Of course, this is a Hollywood movie from the 1930s, so the good guys are going to win, and nothing too terrible is going to happen to Helen, Danny, Kate, or anybody else who isn’t an overt criminal. In fact, nothing too terrible happens to the drunk, who exists here solely as something for us to laugh at. There’s no doubt from the outset that Danny and Helen will wind up together and happy, that Kate’s marriage will work out and that Duke will eventually be behind bars for a good, long time...or will at least get what's coming to him.
And so what? In many respects, the crime aspects of this film serve as nothing more than a way for us to get Danny involved in Helen’s life and to stay there, since it’s her sister who is in trouble. We get to see a lot of the movie clichés/tropes that have existed since, well, since films like this one. Kate, for instance, turns on a radio just in time to hear about Duke’s prison break. The dialogue is whipcrack smart and a lot of fun to listen to; it puts me in mind of similar films of the era like The Thin Man.
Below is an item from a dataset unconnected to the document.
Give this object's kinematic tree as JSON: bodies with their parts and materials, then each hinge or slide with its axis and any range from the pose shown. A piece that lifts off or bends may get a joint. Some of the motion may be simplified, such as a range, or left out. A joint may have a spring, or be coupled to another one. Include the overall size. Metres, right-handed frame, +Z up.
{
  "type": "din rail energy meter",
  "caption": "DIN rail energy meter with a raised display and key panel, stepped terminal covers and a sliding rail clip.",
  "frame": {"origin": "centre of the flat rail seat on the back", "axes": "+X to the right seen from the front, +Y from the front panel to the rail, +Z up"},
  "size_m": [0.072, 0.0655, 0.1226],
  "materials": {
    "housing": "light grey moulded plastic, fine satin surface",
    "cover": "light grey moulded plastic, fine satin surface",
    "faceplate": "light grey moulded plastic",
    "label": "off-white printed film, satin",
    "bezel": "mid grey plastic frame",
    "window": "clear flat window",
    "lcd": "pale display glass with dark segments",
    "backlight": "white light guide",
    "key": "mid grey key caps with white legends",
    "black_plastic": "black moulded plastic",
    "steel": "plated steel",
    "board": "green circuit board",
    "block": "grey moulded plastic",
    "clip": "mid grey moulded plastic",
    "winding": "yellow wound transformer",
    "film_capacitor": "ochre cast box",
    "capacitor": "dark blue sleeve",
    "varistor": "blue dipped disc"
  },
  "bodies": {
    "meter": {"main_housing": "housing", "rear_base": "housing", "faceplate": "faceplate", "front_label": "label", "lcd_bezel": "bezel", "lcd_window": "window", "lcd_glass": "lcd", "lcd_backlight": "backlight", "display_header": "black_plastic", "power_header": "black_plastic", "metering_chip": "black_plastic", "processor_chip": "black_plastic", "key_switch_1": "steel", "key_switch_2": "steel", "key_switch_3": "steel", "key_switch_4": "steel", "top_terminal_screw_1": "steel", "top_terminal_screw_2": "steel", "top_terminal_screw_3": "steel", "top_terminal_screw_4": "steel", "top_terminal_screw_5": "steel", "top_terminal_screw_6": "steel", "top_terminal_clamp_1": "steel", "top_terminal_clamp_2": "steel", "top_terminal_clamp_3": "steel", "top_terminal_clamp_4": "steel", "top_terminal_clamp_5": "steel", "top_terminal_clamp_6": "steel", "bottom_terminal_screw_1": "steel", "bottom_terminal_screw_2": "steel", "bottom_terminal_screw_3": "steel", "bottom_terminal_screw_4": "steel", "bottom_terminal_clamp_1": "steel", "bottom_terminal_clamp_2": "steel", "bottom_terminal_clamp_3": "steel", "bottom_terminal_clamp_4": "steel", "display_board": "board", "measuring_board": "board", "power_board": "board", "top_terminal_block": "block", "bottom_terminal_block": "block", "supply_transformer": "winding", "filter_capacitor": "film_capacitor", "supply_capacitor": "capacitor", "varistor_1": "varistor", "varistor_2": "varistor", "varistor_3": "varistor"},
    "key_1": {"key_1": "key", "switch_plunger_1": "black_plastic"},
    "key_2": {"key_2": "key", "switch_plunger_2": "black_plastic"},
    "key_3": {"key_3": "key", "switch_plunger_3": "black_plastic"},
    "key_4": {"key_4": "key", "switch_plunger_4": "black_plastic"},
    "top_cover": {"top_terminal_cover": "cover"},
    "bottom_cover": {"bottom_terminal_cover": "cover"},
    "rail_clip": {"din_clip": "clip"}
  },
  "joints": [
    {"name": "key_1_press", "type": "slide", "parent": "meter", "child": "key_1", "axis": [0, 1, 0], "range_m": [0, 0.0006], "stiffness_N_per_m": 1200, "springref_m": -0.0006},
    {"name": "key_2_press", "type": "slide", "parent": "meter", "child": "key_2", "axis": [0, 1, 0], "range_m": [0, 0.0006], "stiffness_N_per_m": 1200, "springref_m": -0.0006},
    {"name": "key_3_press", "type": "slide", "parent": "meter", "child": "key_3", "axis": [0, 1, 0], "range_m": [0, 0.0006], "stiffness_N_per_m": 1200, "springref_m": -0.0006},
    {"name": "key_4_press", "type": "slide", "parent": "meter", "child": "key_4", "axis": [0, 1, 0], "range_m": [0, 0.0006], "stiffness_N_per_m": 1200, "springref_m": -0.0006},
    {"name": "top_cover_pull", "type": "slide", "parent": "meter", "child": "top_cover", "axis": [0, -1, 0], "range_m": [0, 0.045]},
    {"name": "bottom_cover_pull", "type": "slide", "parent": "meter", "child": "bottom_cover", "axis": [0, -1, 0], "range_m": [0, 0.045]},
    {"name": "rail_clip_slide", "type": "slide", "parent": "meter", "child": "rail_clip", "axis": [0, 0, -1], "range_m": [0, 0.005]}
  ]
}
Had this movie been made a few years later, it would be considerably different. We wouldn’t see the newlywed Kate kissing another man or hiding him from the law. We wouldn’t get the awesome innuendo and internal monologues of Helen and Danny as they cuddle on the couch. We most certainly wouldn’t see Spencer Tracy climb over the diner’s counter to get at sweet, sweet Helen.
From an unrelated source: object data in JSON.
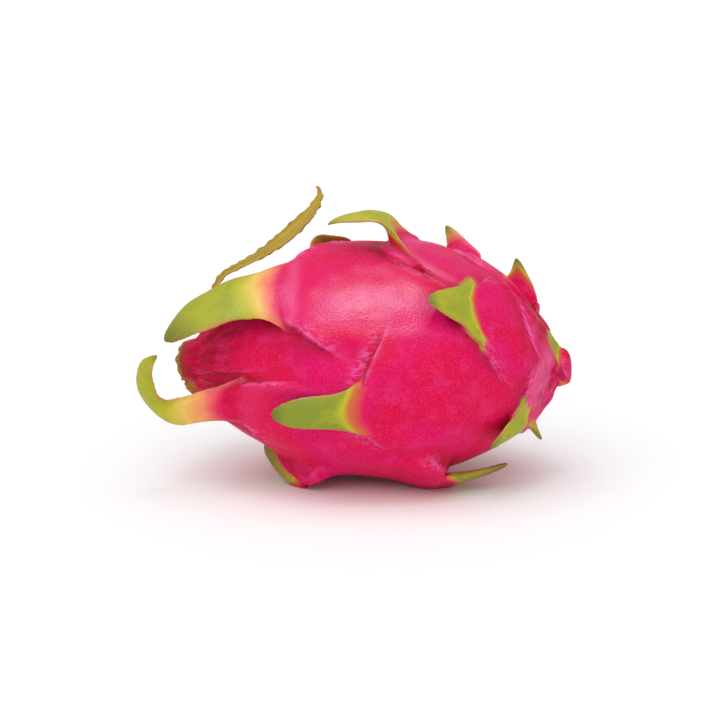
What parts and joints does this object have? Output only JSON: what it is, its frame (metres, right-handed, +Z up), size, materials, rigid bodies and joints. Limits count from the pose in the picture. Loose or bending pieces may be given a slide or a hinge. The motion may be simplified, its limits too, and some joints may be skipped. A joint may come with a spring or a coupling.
{
  "type": "dragon fruit",
  "caption": "Ripe red dragon fruit lying on its side: plump oval body, leafy green-tipped bracts, dried flower remains at one end and a short stem at the other.",
  "frame": {"origin": "on the surface the fruit lies on, under the centre of its bounding box", "axes": "+X along the fruit from the flower end to the stem end, +Z up, -Y the side shown in the picture"},
  "size_m": [0.1472, 0.0884, 0.0963],
  "materials": {
    "skin": "soft satin, waxy, pink with yellow-green bracts"
  },
  "bodies": {
    "root": {"fruit": "skin"}
  },
  "joints": []
}
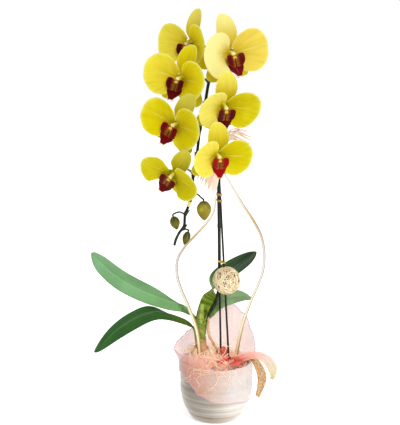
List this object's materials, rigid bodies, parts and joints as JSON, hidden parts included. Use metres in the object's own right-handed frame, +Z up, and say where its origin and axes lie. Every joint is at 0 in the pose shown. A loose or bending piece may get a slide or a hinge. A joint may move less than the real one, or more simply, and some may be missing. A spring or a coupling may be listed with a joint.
{
  "type": "potted orchid",
  "caption": "Potted moth orchid with an arching spike of yellow blooms with crimson lips, strap leaves, stakes, an organza wrap, ribbons, cane strips and a woven ball.",
  "frame": {"origin": "centre of the pot's flat foot, on the surface it stands on", "axes": "+Z up along the pot's axis, -Y towards the front that the blooms face, +X to the right seen from the front"},
  "size_m": [0.2943, 0.2676, 0.6562],
  "materials": {
    "glaze": "gloss",
    "bark": "matte",
    "organza": "satin",
    "stem_skin": "satin",
    "root_skin": "matte",
    "leaf_pale": "satin",
    "leaf_dark": "satin",
    "spike_skin": "satin",
    "petal": "satin",
    "lip": "satin",
    "bud": "satin",
    "stake": "satin",
    "tie_gold": "satin",
    "tie_yellow": "satin",
    "cane": "satin",
    "rattan": "matte",
    "coral": "satin",
    "glitter": "satin",
    "sisal": "matte",
    "straw": "matte"
  },
  "bodies": {
    "root": {"pot": "glaze", "growing_medium": "bark", "organza_wrap": "organza", "stem": "stem_skin", "root_1": "root_skin", "root_2": "root_skin", "root_3": "root_skin", "leaf_upper_left": "leaf_pale", "leaf_lower_left": "leaf_dark", "leaf_upper_right": "leaf_dark", "leaf_lower_right": "leaf_pale", "flower_spike": "spike_skin", "bloom_left_1": "petal", "lip_left_1": "lip", "bloom_right_1": "petal", "lip_right_1": "lip", "bloom_left_2": "petal", "lip_left_2": "lip", "bloom_right_2": "petal", "lip_right_2": "lip", "bloom_left_3": "petal", "lip_left_3": "lip", "bloom_right_3": "petal", "lip_right_3": "lip", "bloom_left_4": "petal", "lip_left_4": "lip", "bud_right": "bud", "bud_left": "bud", "bud_tip": "bud", "stake_right": "stake", "stake_left": "stake", "tie_top": "tie_gold", "tie_upper": "tie_gold", "tie_middle": "tie_yellow", "cane_strip_left": "cane", "cane_strip_right": "cane", "rattan_ball": "rattan", "coral_ribbon": "coral", "glitter_ribbon": "glitter", "straw_bow": "straw", "sisal_tuft": "sisal"}
  },
  "joints": []
}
This movie has once again reminded me of something I know but seem to frequently forget—I love the fast-talking “screwy dame” film heroine of the 1930s. I love them all. Joan Blondell, Joan Bennett, Ruby Keeler, Kate Hepburn, Myrna Loy, Claudette Colbert, Rosalind Russell…the list goes on, and I love them all. I love the patter, the hats worn at a rakish tilt, the knack for taking guff and handing it right back. It’s an attitude that’s missing from modern films. Oh, modern movies have plenty of “attitude,” but these days, that means women who act like men. The heroines of screwball comedies and other films of the era had moxie, and I do genuinely love me some moxie.
I hear from many people who don’t appreciate older films that one of the reasons is that the plots don’t make a lot of common sense. I agree with that, but I don’t agree that it’s a problem. Certainly there are a lot of coincidences and extraordinary happenings in this film. The cop happens to fall for the sister of the bad guy’s girlfriend? And? This is somehow more extraordinary than The Proposal or How to Lose a Guy in 10 Days? It isn’t. More importantly, Me and My Gal also isn’t a cinematic turd like it’s hard-to-believe modern counterparts.
Why to watch Me and My Gal: A simple feel-good from a simpler time.
Why not to watch: More plot coincidences than a Dickens novel.